With some cigarette packages designed to resemble perfumes and others advertising chocolate flavoured tobacco products, McAvan said, “We know from the tobacco companies themselves that they are designed to attract young women.
“But we know its children and young girls who buy these, so we think this kind of packaging should go.”
McAvan wants to see picture warnings on the packaging of tobacco products, with images of the health effects of smoking clearly visible.
“We want packaging with big photographs, big warnings because that puts people off smoking,” she said.
She added, “The tobacco industry says it has no impact, but then why have they employed some 70 new lobbyists to lobby the European parliament?”
On the issue of e-cigarettes, McAvan said, “We’ve taken a lot of evidence about e-cigarettes and the evidence I’ve seen tells me that for people that smoke e-cigarettes can help in terms of harm reduction.
“So I don’t want to see e-cigarettes disappear from the market, I want them to be available for smokers.
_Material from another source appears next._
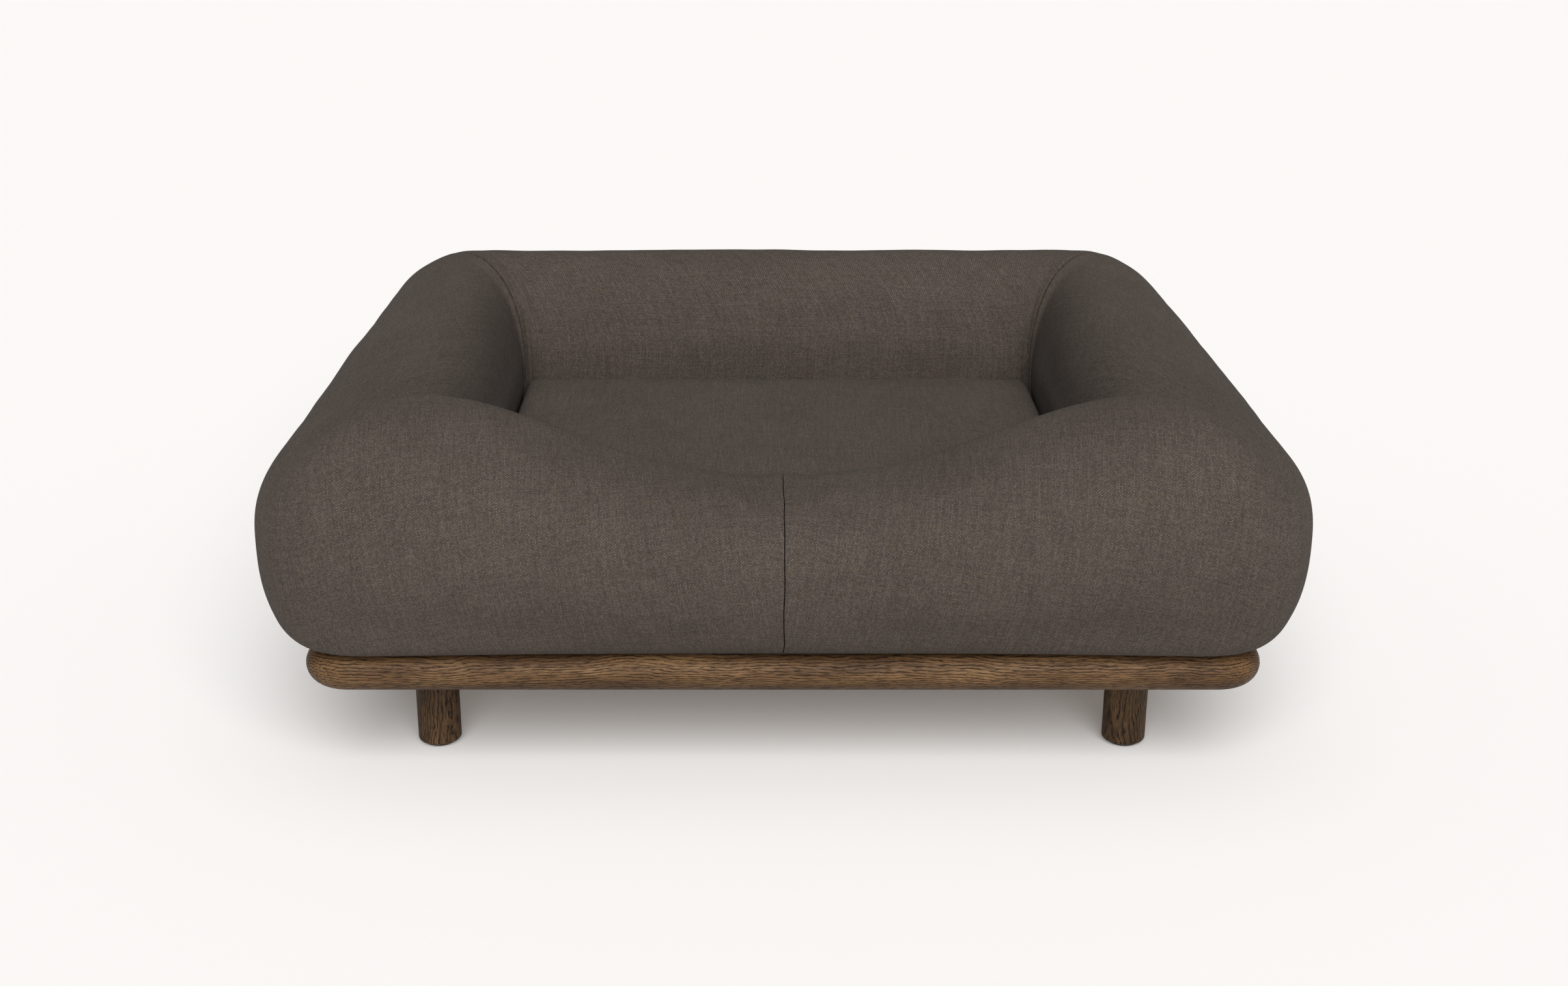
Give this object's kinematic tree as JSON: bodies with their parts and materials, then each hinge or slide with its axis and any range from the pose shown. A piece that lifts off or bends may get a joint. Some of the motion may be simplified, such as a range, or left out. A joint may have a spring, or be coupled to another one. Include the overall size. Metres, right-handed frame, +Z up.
{
  "type": "dog bed with frame",
  "caption": "Raised dog bed: a padded ring with a low entrance and a loose seat cushion, resting on an oak frame with round legs.",
  "frame": {"origin": "on the floor under the middle of the frame", "axes": "+Z up, the entrance faces -Y, +X to the right seen from the front, the long side runs along X"},
  "size_m": [0.978, 0.81, 0.3653],
  "materials": {
    "oak": "satin",
    "oak_inside": "matte",
    "cover_cloth": "matte",
    "grip_cloth": "matte",
    "filling": "matte",
    "felt": "matte",
    "steel": "satin",
    "zip_tape": "matte",
    "zip_coil": "satin",
    "zip_metal": "satin"
  },
  "bodies": {
    "frame": {"front_rail": "oak", "back_rail": "oak", "left_rail": "oak", "right_rail": "oak", "rail_dowels": "oak_inside", "left_bearer": "oak_inside", "right_bearer": "oak_inside", "bearer_dowels": "oak_inside", "slat_1": "oak_inside", "slat_2": "oak_inside", "slat_3": "oak_inside", "slat_4": "oak_inside", "slat_5": "oak_inside", "slat_6": "oak_inside", "slat_7": "oak_inside", "slat_screws": "steel", "front_left_leg": "oak", "front_right_leg": "oak", "back_left_leg": "oak", "back_right_leg": "oak", "leg_bolts": "steel", "leg_inserts": "steel", "leg_glides": "felt"},
    "bed": {"base_cloth": "grip_cloth", "left_roll_cover": "cover_cloth", "right_roll_cover": "cover_cloth", "back_roll_cover": "cover_cloth", "left_side_filling": "filling", "right_side_filling": "filling", "front_left_filling": "filling", "front_right_filling": "filling", "back_filling": "filling", "roll_zip_tape": "zip_tape", "roll_zip_coil": "zip_coil"},
    "cushion": {"seat_cushion_cover": "cover_cloth", "seat_cushion_filling": "filling", "seat_zip_tape": "zip_tape", "seat_zip_coil": "zip_coil"},
    "roll_slider": {"roll_zip_slider": "zip_metal"},
    "roll_pull": {"roll_zip_pull": "zip_metal"},
    "seat_slider": {"seat_zip_slider": "zip_metal"},
    "seat_pull": {"seat_zip_pull": "zip_metal"}
  },
  "joints": [
    {"name": "bed_lift", "type": "slide", "parent": "frame", "child": "bed", "axis": [0, 0, 1], "range_m": [0, 0.3]},
    {"name": "cushion_lift", "type": "slide", "parent": "bed", "child": "cushion", "axis": [0, 0, 1], "range_m": [0, 0.32]},
    {"name": "roll_zip_slide", "type": "slide", "parent": "bed", "child": "roll_slider", "axis": [-1, 0, 0], "range_m": [0, 0.5]},
    {"name": "roll_pull_swing", "type": "hinge", "parent": "roll_slider", "child": "roll_pull", "pos_m": [0.25, 0.40005, 0.1556], "axis": [1, 0, 0], "range_deg": [-15, 80]},
    {"name": "seat_zip_slide", "type": "slide", "parent": "cushion", "child": "seat_slider", "axis": [-1, 0, 0], "range_m": [0, 0.46]},
    {"name": "seat_pull_swing", "type": "hinge", "parent": "seat_slider", "child": "seat_pull", "pos_m": [0.23, 0.21075, 0.1796], "axis": [1, 0, 0], "range_deg": [0, 35]}
  ]
}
What I don’t want though, is to see young people start using e-cigarettes who have never smoked.”
The Socialist MEP said that schools in the UK have had to ban e-cigarettes to prevent children from bringing them in.
“We have no laws, we have no regulation of e-cigarettes, so what I want is a regulatory framework,” she said.
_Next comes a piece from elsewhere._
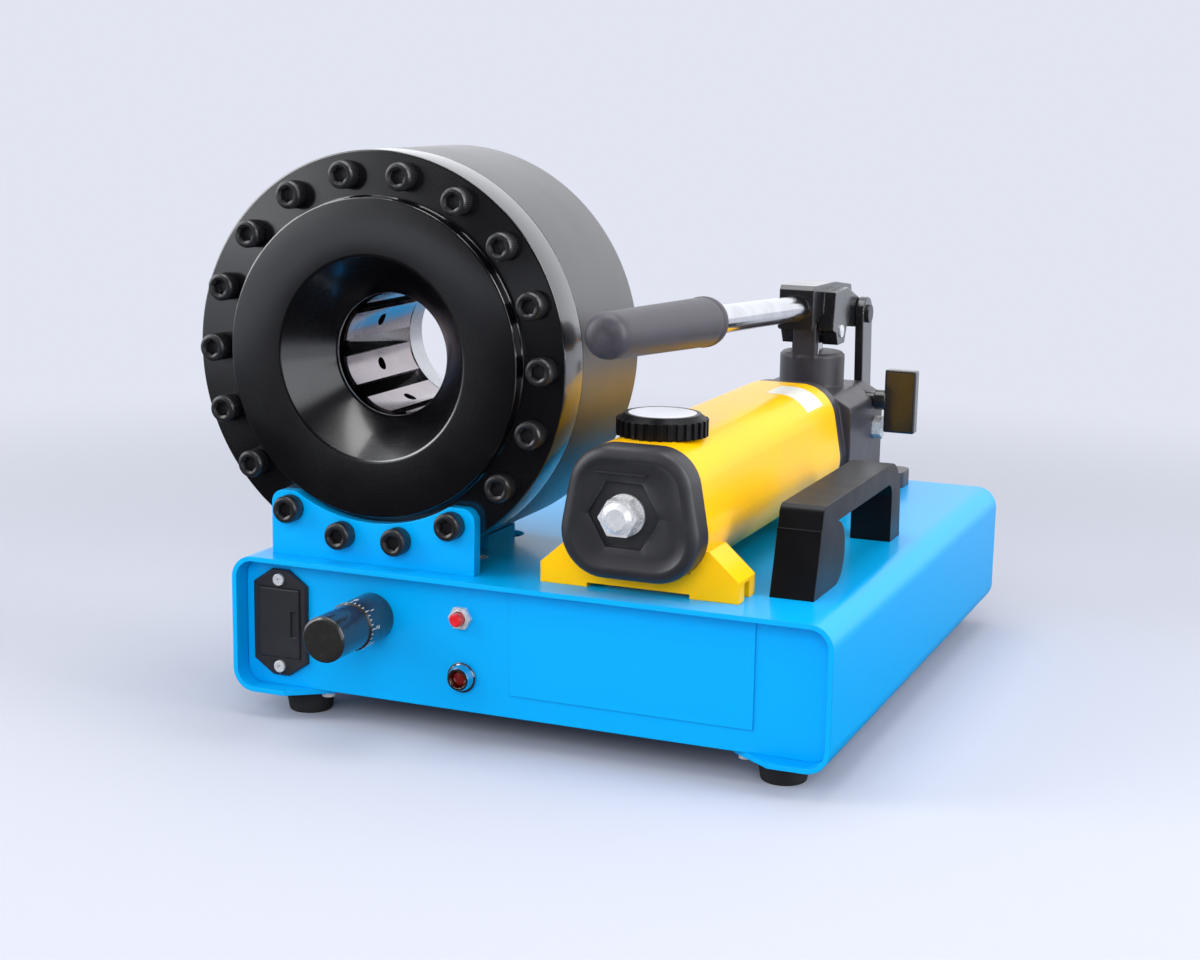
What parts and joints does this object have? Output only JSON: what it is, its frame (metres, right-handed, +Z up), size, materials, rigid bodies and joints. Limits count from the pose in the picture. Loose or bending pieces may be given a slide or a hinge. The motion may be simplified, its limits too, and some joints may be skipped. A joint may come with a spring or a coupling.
{
  "type": "hose crimping machine",
  "caption": "Bench-top hydraulic crimper with a ring-shaped crimp head and a lever hand pump on a sheet-steel base; squeezes ferrules onto hose ends.",
  "frame": {"origin": "on the floor, under the centre of the bounding box", "axes": "+Z up, -Y is the front where the hose goes in and the controls are, +X towards the hand pump"},
  "size_m": [0.4074, 0.462, 0.342],
  "materials": {
    "blue_paint": "gloss powder coat",
    "black_paint": "satin black",
    "rubber": "matte",
    "zinc": "bright zinc",
    "black_head": "blackened steel, oiled",
    "ground_steel": "turned",
    "die_steel": "ground",
    "black_screw": "black oxide",
    "dial_black": "satin black, knurled",
    "steel": "polished",
    "black_plastic": "moulded",
    "battery_skin": "printed can",
    "red_plastic": "gloss",
    "chrome": "polished",
    "lamp_glass": "clear red-brown",
    "yellow_paint": "gloss",
    "cap_plastic": "moulded",
    "white_plastic": "gloss",
    "pump_black": "gloss black",
    "grip": "moulded"
  },
  "bodies": {
    "machine": {"base_shell": "blue_paint", "front_panel": "blue_paint", "rear_panel": "blue_paint", "cover_plate": "blue_paint", "head_bracket": "blue_paint", "rubber_feet": "rubber", "foot_screws": "zinc", "head_saddle": "black_paint", "base_screws": "zinc", "head_cover": "black_head", "head_cylinder": "black_head", "rod_seal": "rubber", "flange_screws": "black_screw", "bracket_screws": "black_screw", "dial_sleeve": "dial_black", "battery_holder": "black_plastic", "battery_screws": "zinc", "button_switch": "zinc", "lamp_bezel": "chrome", "lamp_lens": "lamp_glass", "pump_tank": "yellow_paint", "pump_end_cap": "cap_plastic", "tie_bolt": "zinc", "pump_body": "pump_black", "pump_plug": "zinc", "port_fitting": "zinc", "outlet_elbow": "zinc", "pressure_pipe": "steel", "pipe_grommet": "rubber", "carry_handle": "black_plastic", "mount_screws": "zinc"},
    "piston": {"ring_piston": "ground_steel", "piston_seal": "rubber", "stroke_arm": "zinc", "arm_screws": "black_screw"},
    "links": {"link_plates": "pump_black", "link_pins": "zinc"},
    "handle": {"pump_yoke": "pump_black", "plunger_pin": "zinc", "handle_tube": "steel", "handle_grip": "grip"},
    "plunger": {"pump_plunger": "steel"},
    "release_knob": {"release_knob": "pump_black"},
    "fill_cap": {"fill_cap": "black_plastic", "fill_cap_disc": "white_plastic"},
    "dial_thimble": {"dial_thimble": "dial_black"},
    "dial_spindle": {"dial_spindle": "steel"},
    "push_button": {"push_button": "red_plastic"},
    "battery_drawer": {"battery_drawer": "black_plastic", "battery": "battery_skin"},
    "die_1": {"die_1": "die_steel"},
    "die_2": {"die_2": "die_steel"},
    "die_3": {"die_3": "die_steel"},
    "die_4": {"die_4": "die_steel"},
    "die_5": {"die_5": "die_steel"},
    "die_6": {"die_6": "die_steel"},
    "die_7": {"die_7": "die_steel"},
    "die_8": {"die_8": "die_steel"}
  },
  "joints": [
    {"name": "piston_slide", "type": "slide", "parent": "machine", "child": "piston", "axis": [0, -1, 0], "range_m": [0, 0.018], "stiffness_N_per_m": 2000, "springref_m": -0.02},
    {"name": "handle_lift", "type": "hinge", "parent": "links", "child": "handle", "pos_m": [0.08225, 0.211, 0.222], "axis": [-1, 0, 0], "range_deg": [0, 30]},
    {"name": "link_swing", "type": "hinge", "parent": "machine", "child": "links", "pos_m": [0.08225, 0.217, 0.138], "axis": [-1, 0, 0], "range_deg": [-1, 0.2]},
    {"name": "plunger_slide", "type": "slide", "parent": "machine", "child": "plunger", "axis": [0, 0, 1], "range_m": [0, 0.0245]},
    {"name": "release_turn", "type": "hinge", "parent": "machine", "child": "release_knob", "pos_m": [0.12625, 0.172, 0.167], "axis": [1, 0, 0], "range_deg": [0, 180]},
    {"name": "fill_cap_turn", "type": "hinge", "parent": "machine", "child": "fill_cap", "pos_m": [0.08225, -0.1294, 0.1855], "axis": [0, 0, 1], "continuous": true},
    {"name": "dial_turn", "type": "hinge", "parent": "machine", "child": "dial_thimble", "pos_m": [-0.08225, -0.173, 0.069], "axis": [0, 1, 0], "range_deg": [0, 1800]},
    {"name": "spindle_slide", "type": "slide", "parent": "machine", "child": "dial_spindle", "axis": [0, 1, 0], "range_m": [0, 0.01]},
    {"name": "button_press", "type": "slide", "parent": "machine", "child": "push_button", "axis": [0, 1, 0], "range_m": [0, 0.0015], "stiffness_N_per_m": 500, "springref_m": -0.002},
    {"name": "drawer_slide", "type": "slide", "parent": "machine", "child": "battery_drawer", "axis": [0, -1, 0], "range_m": [0, 0.052]},
    {"name": "die_1_slide", "type": "slide", "parent": "machine", "child": "die_1", "axis": [-0.3106, -0.5843, -0.7498], "range_m": [0, 0.01541]},
    {"name": "die_2_slide", "type": "slide", "parent": "machine", "child": "die_2", "axis": [-0.7498, -0.5843, -0.3106], "range_m": [0, 0.01541]},
    {"name": "die_3_slide", "type": "slide", "parent": "machine", "child": "die_3", "axis": [-0.7498, -0.5843, 0.3106], "range_m": [0, 0.01541]},
    {"name": "die_4_slide", "type": "slide", "parent": "machine", "child": "die_4", "axis": [-0.3106, -0.5843, 0.7498], "range_m": [0, 0.01541]},
    {"name": "die_5_slide", "type": "slide", "parent": "machine", "child": "die_5", "axis": [0.3106, -0.5843, 0.7498], "range_m": [0, 0.01541]},
    {"name": "die_6_slide", "type": "slide", "parent": "machine", "child": "die_6", "axis": [0.7498, -0.5843, 0.3106], "range_m": [0, 0.01541]},
    {"name": "die_7_slide", "type": "slide", "parent": "machine", "child": "die_7", "axis": [0.7498, -0.5843, -0.3106], "range_m": [0, 0.01541]},
    {"name": "die_8_slide", "type": "slide", "parent": "machine", "child": "die_8", "axis": [0.3106, -0.5843, -0.7498], "range_m": [0, 0.01541]}
  ],
  "couplings": [
    {"joint": "link_swing", "follows": "handle_lift", "ratio": -0.02439},
    {"joint": "plunger_slide", "follows": "handle_lift", "m_per_rad": 0.045076},
    {"joint": "spindle_slide", "follows": "dial_turn", "m_per_rad": 0.00031828},
    {"joint": "die_1_slide", "follows": "piston_slide", "ratio": 0.85572},
    {"joint": "die_2_slide", "follows": "piston_slide", "ratio": 0.85572},
    {"joint": "die_3_slide", "follows": "piston_slide", "ratio": 0.85572},
    {"joint": "die_4_slide", "follows": "piston_slide", "ratio": 0.85572},
    {"joint": "die_5_slide", "follows": "piston_slide", "ratio": 0.85572},
    {"joint": "die_6_slide", "follows": "piston_slide", "ratio": 0.85572},
    {"joint": "die_7_slide", "follows": "piston_slide", "ratio": 0.85572},
    {"joint": "die_8_slide", "follows": "piston_slide", "ratio": 0.85572}
  ]
}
“I do think we need some regulation about the quality of e-cigarettes, about manufacturing processes to make sure they’re safe because they mainly come from China, and even the companies themselves know that there are problems with the way they’re manufactured.
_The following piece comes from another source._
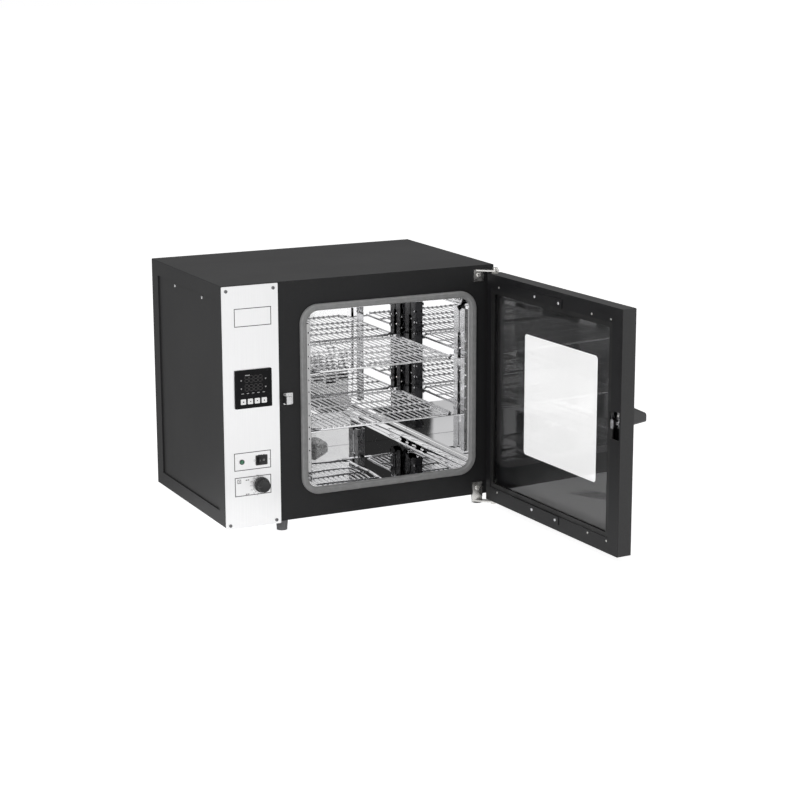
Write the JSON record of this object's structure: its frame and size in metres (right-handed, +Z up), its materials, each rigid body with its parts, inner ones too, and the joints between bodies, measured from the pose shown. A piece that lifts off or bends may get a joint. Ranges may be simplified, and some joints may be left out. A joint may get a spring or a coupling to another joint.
{
  "type": "bench-top drying oven",
  "caption": "Bench-top laboratory drying oven with a hinged glass door, a polished chamber with sliding wire shelves, a fan and a side control strip.",
  "frame": {"origin": "on the floor, under the centre of the whole object's bounding box with the door standing open as made", "axes": "+X to the right as seen from the front, +Y from the front to the back, +Z up"},
  "size_m": [0.6968, 0.9384, 0.527],
  "materials": {
    "charcoal_paint": "satin",
    "door_paint": "satin",
    "inner_black": "satin",
    "galvanised": "satin",
    "polished_stainless": "polished",
    "brushed_stainless": "satin",
    "nickel": "satin",
    "bright_wire": "polished",
    "mineral_wool": "matte",
    "grey_silicone": "matte",
    "black_rubber": "matte",
    "grey_rubber": "matte",
    "black_plastic": "satin",
    "white_key": "satin",
    "smoked_lens": "gloss",
    "green_lens": "gloss",
    "clear_glass": "polished",
    "nylon": "satin",
    "steel": "satin"
  },
  "bodies": {
    "cabinet": {"outer_casing": "charcoal_paint", "left_service_panel": "charcoal_paint", "front_frame": "charcoal_paint", "base_pan": "galvanised", "feet": "grey_rubber", "rear_panel": "charcoal_paint", "chamber_liner": "polished_stainless", "back_baffle": "polished_stainless", "air_ducts": "galvanised", "insulation": "mineral_wool", "door_gasket": "grey_silicone", "support_strips": "polished_stainless", "shelf_clips": "bright_wire", "heater_ring": "steel", "fan_motor": "steel", "motor_bracket": "galvanised", "temperature_probe": "steel", "exhaust_tube": "steel", "power_inlet": "black_plastic", "fuse_holder": "black_plastic", "electrics_plate": "galvanised", "power_relay": "black_plastic", "terminal_block": "black_plastic", "control_panel": "brushed_stainless", "panel_screws": "nickel", "controller_housing": "black_plastic", "display_lens": "smoked_lens", "indicator_lamp": "green_lens", "lamp_holder": "black_plastic", "switch_housing": "black_plastic", "limit_thermostat": "black_plastic", "hinge_brackets": "nickel", "hinge_pins": "nickel", "bracket_screws": "nickel", "striker": "nickel"},
    "door": {"door_shell": "door_paint", "hinge_bushes": "nylon", "inner_glass": "clear_glass", "glass_seal": "black_rubber", "inner_panel": "inner_black", "outer_window": "clear_glass", "window_seal": "black_rubber", "glass_retainers": "door_paint", "door_screws": "nickel", "latch_block": "steel"},
    "door_latch": {"latch_spindle": "nickel", "latch_roller": "nickel", "door_handle": "black_plastic"},
    "lower_shelf": {"lower_shelf": "bright_wire"},
    "upper_shelf": {"upper_shelf": "bright_wire"},
    "fan": {"fan_wheel": "steel", "fan_shaft": "steel"},
    "vent_shutter": {"vent_shutter": "black_plastic"},
    "rocker": {"rocker": "black_plastic"},
    "temperature_knob": {"temperature_knob": "black_plastic", "knob_shaft": "steel"},
    "key_set": {"key_set": "white_key"},
    "key_shift": {"key_shift": "white_key"},
    "key_down": {"key_down": "white_key"},
    "key_up": {"key_up": "white_key"}
  },
  "joints": [
    {"name": "door_hinge", "type": "hinge", "parent": "cabinet", "child": "door", "pos_m": [0.2681, 0.01996, 0.26], "axis": [0, 0, 1], "range_deg": [-92.7, 27.3]},
    {"name": "handle_turn", "type": "hinge", "parent": "door", "child": "door_latch", "pos_m": [0.30803, -0.44467, 0.286], "axis": [0.9989, 0.0471, 0], "range_deg": [-90, 0]},
    {"name": "lower_shelf_slide", "type": "slide", "parent": "cabinet", "child": "lower_shelf", "axis": [0, -1, 0], "range_m": [0, 0.2]},
    {"name": "upper_shelf_slide", "type": "slide", "parent": "cabinet", "child": "upper_shelf", "axis": [0, -1, 0], "range_m": [0, 0.2]},
    {"name": "fan_spin", "type": "hinge", "parent": "cabinet", "child": "fan", "pos_m": [0.02809, 0.36296, 0.273], "axis": [0, 1, 0], "continuous": true},
    {"name": "vent_turn", "type": "hinge", "parent": "cabinet", "child": "vent_shutter", "pos_m": [-0.09591, 0.45996, 0.425], "axis": [0, 1, 0], "range_deg": [0, 90]},
    {"name": "rocker_tilt", "type": "hinge", "parent": "cabinet", "child": "rocker", "pos_m": [-0.2671, 0.04296, 0.1592], "axis": [0, 0, 1], "range_deg": [-16, 0]},
    {"name": "knob_turn", "type": "hinge", "parent": "cabinet", "child": "temperature_knob", "pos_m": [-0.26771, 0.04296, 0.1064], "axis": [0, -1, 0], "range_deg": [-270, 0]},
    {"name": "key_set_press", "type": "slide", "parent": "cabinet", "child": "key_set", "axis": [0, 1, 0], "range_m": [0, 0.0008], "stiffness_N_per_m": 900},
    {"name": "key_shift_press", "type": "slide", "parent": "cabinet", "child": "key_shift", "axis": [0, 1, 0], "range_m": [0, 0.0008], "stiffness_N_per_m": 900},
    {"name": "key_down_press", "type": "slide", "parent": "cabinet", "child": "key_down", "axis": [0, 1, 0], "range_m": [0, 0.0008], "stiffness_N_per_m": 900},
    {"name": "key_up_press", "type": "slide", "parent": "cabinet", "child": "key_up", "axis": [0, 1, 0], "range_m": [0, 0.0008], "stiffness_N_per_m": 900}
  ]
}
“We need to make sure they’re available widely on the market so that they can compete with cigarettes.
“That’s why medicines regulation wouldn’t work in many countries, because in many countries you can only buy medicines at a pharmacy, you can’t buy them when you’re out on a Friday night.
“So that’s why I proposed a system of regulation which doesn’t go as far as making them medicines but nevertheless will stop them becoming gateway products for young people.”
The tobacco directive includes proposals for a pre-authorisation process for all new tobacco products on the EU market.
In explaining how this would be managed, McAvan said, “In the US they do have a pre-authorisation system for all new tobacco products, which is managed by the food and drug administration (FDA).
“We don’t have an FDA, but each country does have national regulators who regulate health products.
“It seems a little bit strange to me that we would allow tobacco companies to place new products on the market, and then we try to catch up and find out what was in them after.
“Tobacco products are harmful, they kill people and in my view governments should be able to see what the tobacco companies are putting on the market before they do it, and regulate them accordingly.”
McAvan also said the world health organisation’s framework convention on tobacco control was “really, really important”.
“It’s one of the first public health international laws and every single European country is signed up to it, plus the EU as a whole,” she added.
“We’ve got legal obligations to implement that law and that law asks us to bring in picture warnings on cigarettes, it asks us to tackle young people and smoking.
“So this is what this new law is doing, it’s helping us implement a legally binding law that we’ve all signed up to freely.”